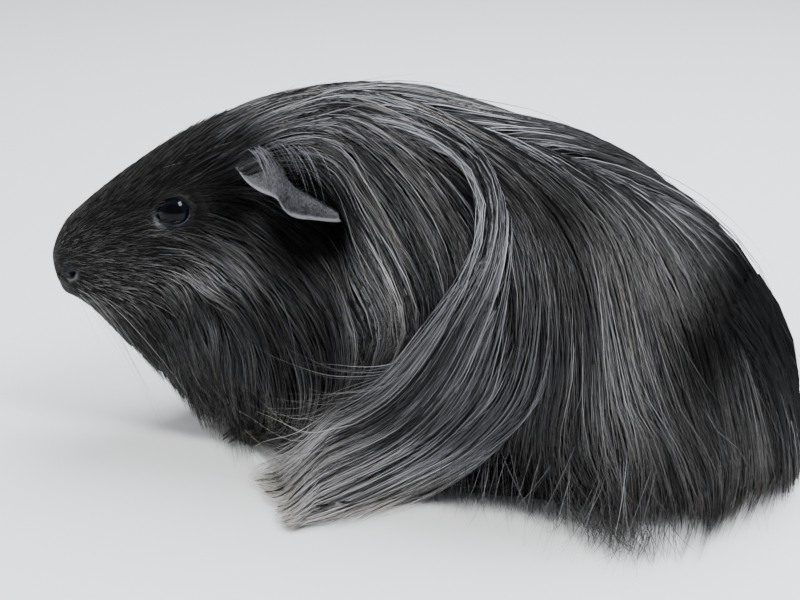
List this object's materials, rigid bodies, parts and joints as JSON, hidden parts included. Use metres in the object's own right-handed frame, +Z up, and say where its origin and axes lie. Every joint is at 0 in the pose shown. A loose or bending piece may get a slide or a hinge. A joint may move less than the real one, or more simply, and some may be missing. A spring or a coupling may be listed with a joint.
{
  "type": "long-haired guinea pig, still life-size model",
  "caption": "Life-size long-haired black guinea pig at rest on its feet, head turned to its left, coat falling to the floor all round.",
  "frame": {"origin": "on the floor under the middle of the animal's bounding box", "axes": "-X is where the animal goes, head first, +Z is up, and its left side is at -Y"},
  "size_m": [0.2176, 0.1324, 0.1077],
  "materials": {
    "short_coat": "short sleek near-black fur",
    "long_coat": "long silky near-black hair with a grey sheen and grey-brown tips",
    "eye": "wet, dark, clear cornea",
    "ear": "thin grey skin with fine down",
    "foot": "dark bare skin under short fur, dark horn claws"
  },
  "bodies": {
    "root": {"head": "short_coat", "neck": "long_coat", "trunk": "long_coat", "hindquarters": "long_coat", "eye_left": "eye", "eye_right": "eye", "ear_left": "ear", "ear_right": "ear", "foreleg_left": "foot", "foreleg_right": "foot", "hindleg_left": "foot", "hindleg_right": "foot"}
  },
  "joints": []
}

## AIM:
Your task is to repeat each line of the material exactly.

## ANSWER TO THIS TASK:
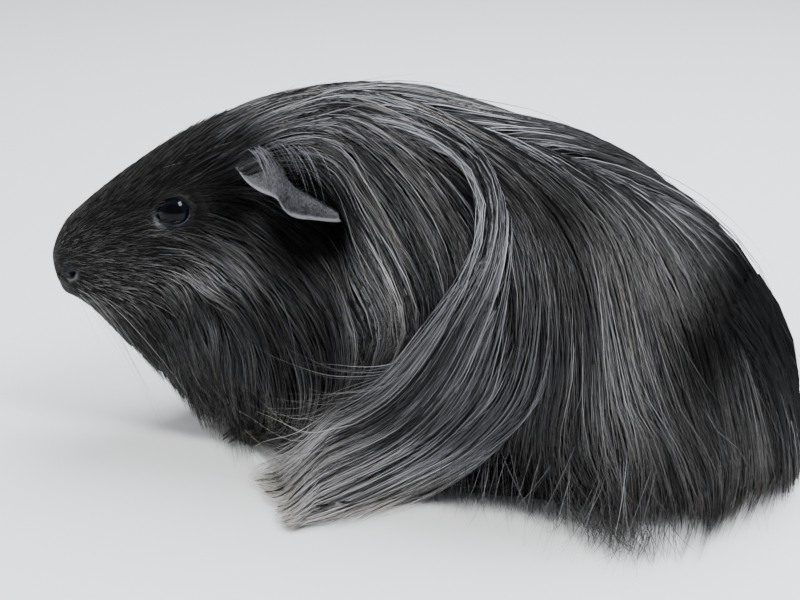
List this object's materials, rigid bodies, parts and joints as JSON, hidden parts included. Use metres in the object's own right-handed frame, +Z up, and say where its origin and axes lie. Every joint is at 0 in the pose shown. A loose or bending piece may get a slide or a hinge. A joint may move less than the real one, or more simply, and some may be missing. A spring or a coupling may be listed with a joint.
{
  "type": "long-haired guinea pig, still life-size model",
  "caption": "Life-size long-haired black guinea pig at rest on its feet, head turned to its left, coat falling to the floor all round.",
  "frame": {"origin": "on the floor under the middle of the animal's bounding box", "axes": "-X is where the animal goes, head first, +Z is up, and its left side is at -Y"},
  "size_m": [0.2176, 0.1324, 0.1077],
  "materials": {
    "short_coat": "short sleek near-black fur",
    "long_coat": "long silky near-black hair with a grey sheen and grey-brown tips",
    "eye": "wet, dark, clear cornea",
    "ear": "thin grey skin with fine down",
    "foot": "dark bare skin under short fur, dark horn claws"
  },
  "bodies": {
    "root": {"head": "short_coat", "neck": "long_coat", "trunk": "long_coat", "hindquarters": "long_coat", "eye_left": "eye", "eye_right": "eye", "ear_left": "ear", "ear_right": "ear", "foreleg_left": "foot", "foreleg_right": "foot", "hindleg_left": "foot", "hindleg_right": "foot"}
  },
  "joints": []
}